Tally the lines in the data that follows that include the word "bodies", and report nothing but the total.

[start of DATA BLOCK]

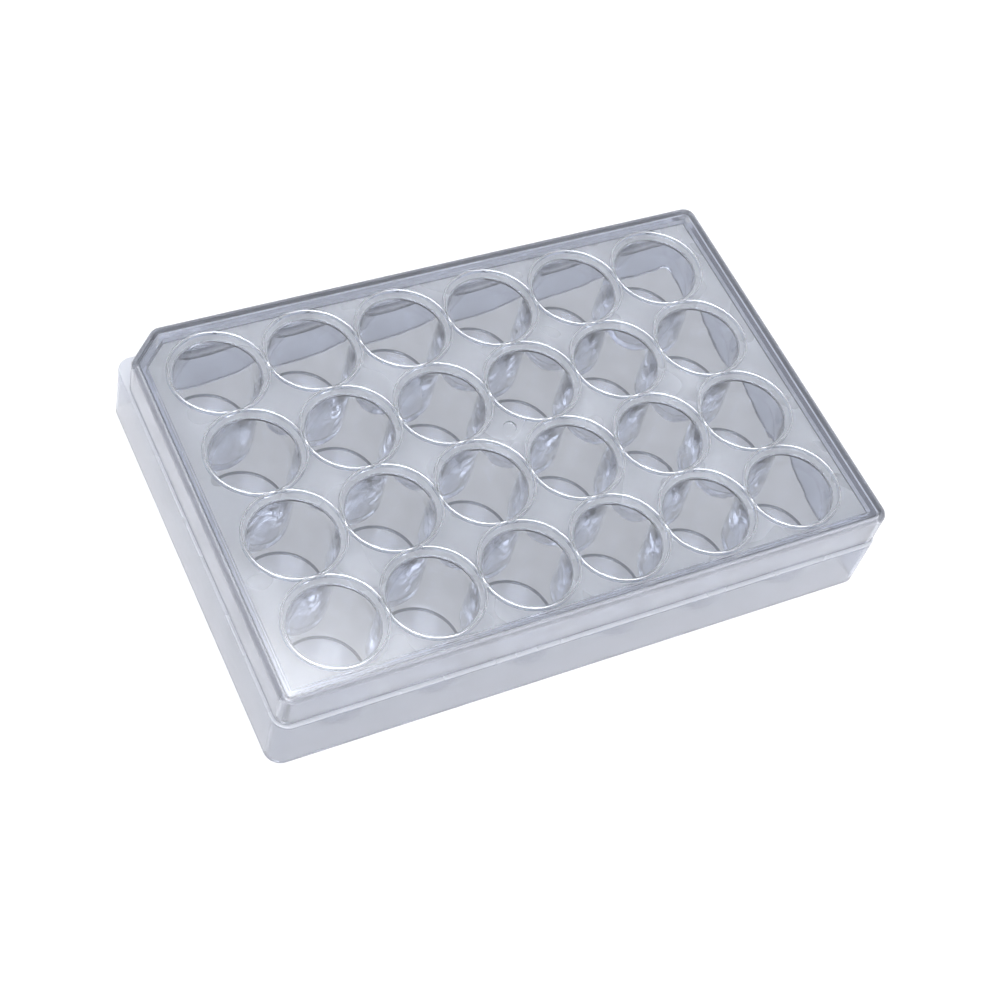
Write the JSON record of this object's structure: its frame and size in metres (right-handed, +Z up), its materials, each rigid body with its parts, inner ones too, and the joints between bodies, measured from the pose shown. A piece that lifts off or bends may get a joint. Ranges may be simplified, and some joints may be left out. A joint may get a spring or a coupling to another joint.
{
  "type": "well plate",
  "caption": "Rectangular multi-well culture plate in clear plastic with flat-bottomed round wells, one cut corner and a loose drop-on lid with condensation rings.",
  "frame": {"origin": "centre of the footprint, on the surface that the plate stands on", "axes": "+X along the long side, +Y from the front side towards the side with the cut corner, which is at -X, and +Z up out of the wells"},
  "size_m": [0.1278, 0.0854, 0.0217],
  "materials": {
    "clear_polystyrene": "clear glossy polystyrene"
  },
  "bodies": {
    "root": {"well_plate": "clear_polystyrene", "lid": "clear_polystyrene"}
  },
  "joints": []
}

[end of DATA BLOCK]

**COMPLETE ANSWER:**
2